* [GIVEN PROBLEM]:
All of the data must be printed exactly; please include every line.

* [DATA]:
|---|

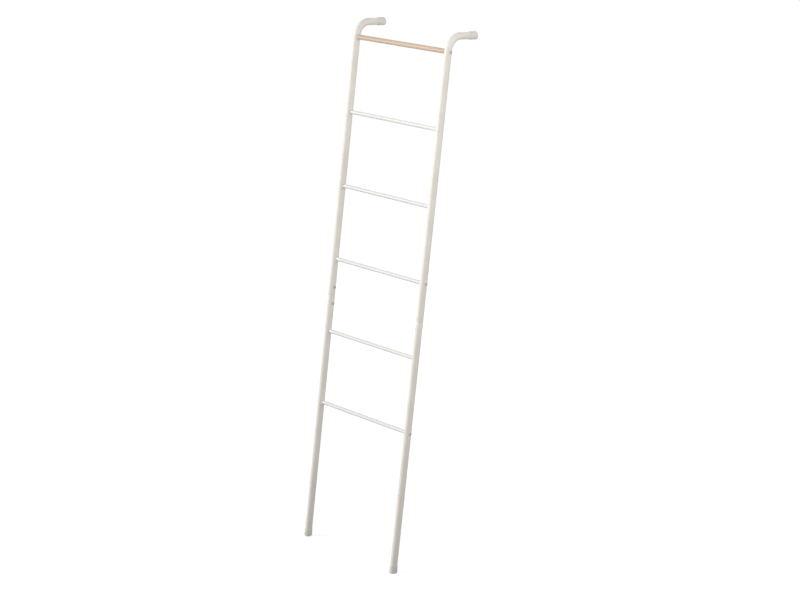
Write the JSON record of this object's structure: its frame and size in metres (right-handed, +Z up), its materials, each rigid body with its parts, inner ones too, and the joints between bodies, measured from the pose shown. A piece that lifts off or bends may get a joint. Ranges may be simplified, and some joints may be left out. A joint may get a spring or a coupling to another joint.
{
  "type": "leaning coat rack",
  "caption": "Leaning ladder-style coat rack: tubular side rails bent over into wall hooks, joined by a round wooden bar and thin tubular rungs.",
  "frame": {"origin": "on the floor, midway between the side rails and midway between the front of the feet and the wall plane that the hooks meet", "axes": "+Z up; +Y towards the wall; +X along the rungs, to the right of someone who faces the rack from the front"},
  "size_m": [0.4258, 0.3356, 1.5999],
  "materials": {
    "painted_tube": "satin off-white powder coat",
    "wooden_bar": "pale natural wood, matt clear lacquer, fine straight grain",
    "plated_steel": "bright zinc plate",
    "insert_brass": "turned brass",
    "cap_rubber": "pale grey matt elastomer"
  },
  "bodies": {
    "root": {"left_upper_rail": "painted_tube", "right_upper_rail": "painted_tube", "left_lower_rail": "painted_tube", "right_lower_rail": "painted_tube", "left_joint_sleeve": "plated_steel", "right_joint_sleeve": "plated_steel", "left_joint_nut_upper": "plated_steel", "left_joint_nut_lower": "plated_steel", "right_joint_nut_upper": "plated_steel", "right_joint_nut_lower": "plated_steel", "left_joint_screw_upper": "plated_steel", "left_joint_screw_lower": "plated_steel", "right_joint_screw_upper": "plated_steel", "right_joint_screw_lower": "plated_steel", "wooden_top_bar": "wooden_bar", "left_bar_insert": "insert_brass", "right_bar_insert": "insert_brass", "left_bar_screw": "plated_steel", "right_bar_screw": "plated_steel", "rung_1": "painted_tube", "rung_2": "painted_tube", "rung_3": "painted_tube", "left_rung_3_plug": "plated_steel", "right_rung_3_plug": "plated_steel", "left_rung_3_screw": "plated_steel", "right_rung_3_screw": "plated_steel", "rung_4": "painted_tube", "rung_5": "painted_tube", "left_rung_5_plug": "plated_steel", "right_rung_5_plug": "plated_steel", "left_rung_5_screw": "plated_steel", "right_rung_5_screw": "plated_steel", "left_foot_cap": "cap_rubber", "right_foot_cap": "cap_rubber", "left_wall_cap": "cap_rubber", "right_wall_cap": "cap_rubber"}
  },
  "joints": []
}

|---|

* [IN RESPONSE]:
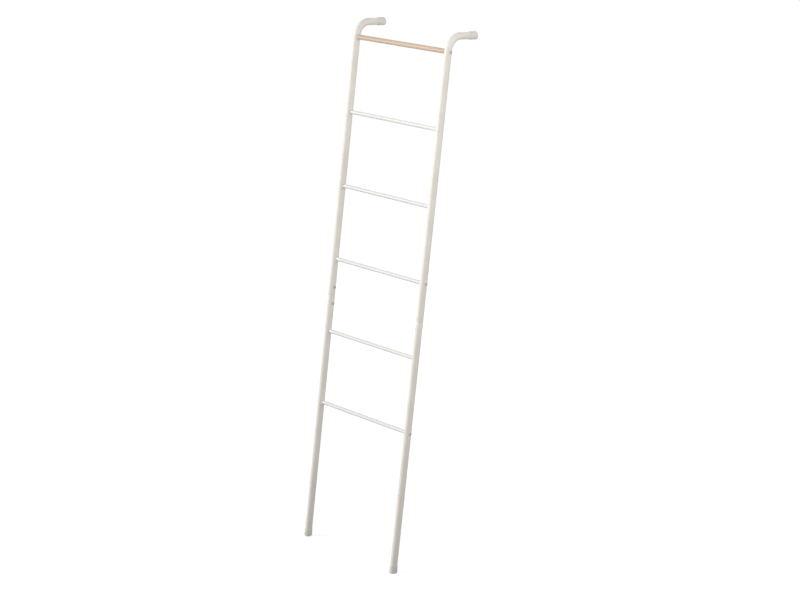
Write the JSON record of this object's structure: its frame and size in metres (right-handed, +Z up), its materials, each rigid body with its parts, inner ones too, and the joints between bodies, measured from the pose shown. A piece that lifts off or bends may get a joint. Ranges may be simplified, and some joints may be left out. A joint may get a spring or a coupling to another joint.
{
  "type": "leaning coat rack",
  "caption": "Leaning ladder-style coat rack: tubular side rails bent over into wall hooks, joined by a round wooden bar and thin tubular rungs.",
  "frame": {"origin": "on the floor, midway between the side rails and midway between the front of the feet and the wall plane that the hooks meet", "axes": "+Z up; +Y towards the wall; +X along the rungs, to the right of someone who faces the rack from the front"},
  "size_m": [0.4258, 0.3356, 1.5999],
  "materials": {
    "painted_tube": "satin off-white powder coat",
    "wooden_bar": "pale natural wood, matt clear lacquer, fine straight grain",
    "plated_steel": "bright zinc plate",
    "insert_brass": "turned brass",
    "cap_rubber": "pale grey matt elastomer"
  },
  "bodies": {
    "root": {"left_upper_rail": "painted_tube", "right_upper_rail": "painted_tube", "left_lower_rail": "painted_tube", "right_lower_rail": "painted_tube", "left_joint_sleeve": "plated_steel", "right_joint_sleeve": "plated_steel", "left_joint_nut_upper": "plated_steel", "left_joint_nut_lower": "plated_steel", "right_joint_nut_upper": "plated_steel", "right_joint_nut_lower": "plated_steel", "left_joint_screw_upper": "plated_steel", "left_joint_screw_lower": "plated_steel", "right_joint_screw_upper": "plated_steel", "right_joint_screw_lower": "plated_steel", "wooden_top_bar": "wooden_bar", "left_bar_insert": "insert_brass", "right_bar_insert": "insert_brass", "left_bar_screw": "plated_steel", "right_bar_screw": "plated_steel", "rung_1": "painted_tube", "rung_2": "painted_tube", "rung_3": "painted_tube", "left_rung_3_plug": "plated_steel", "right_rung_3_plug": "plated_steel", "left_rung_3_screw": "plated_steel", "right_rung_3_screw": "plated_steel", "rung_4": "painted_tube", "rung_5": "painted_tube", "left_rung_5_plug": "plated_steel", "right_rung_5_plug": "plated_steel", "left_rung_5_screw": "plated_steel", "right_rung_5_screw": "plated_steel", "left_foot_cap": "cap_rubber", "right_foot_cap": "cap_rubber", "left_wall_cap": "cap_rubber", "right_wall_cap": "cap_rubber"}
  },
  "joints": []
}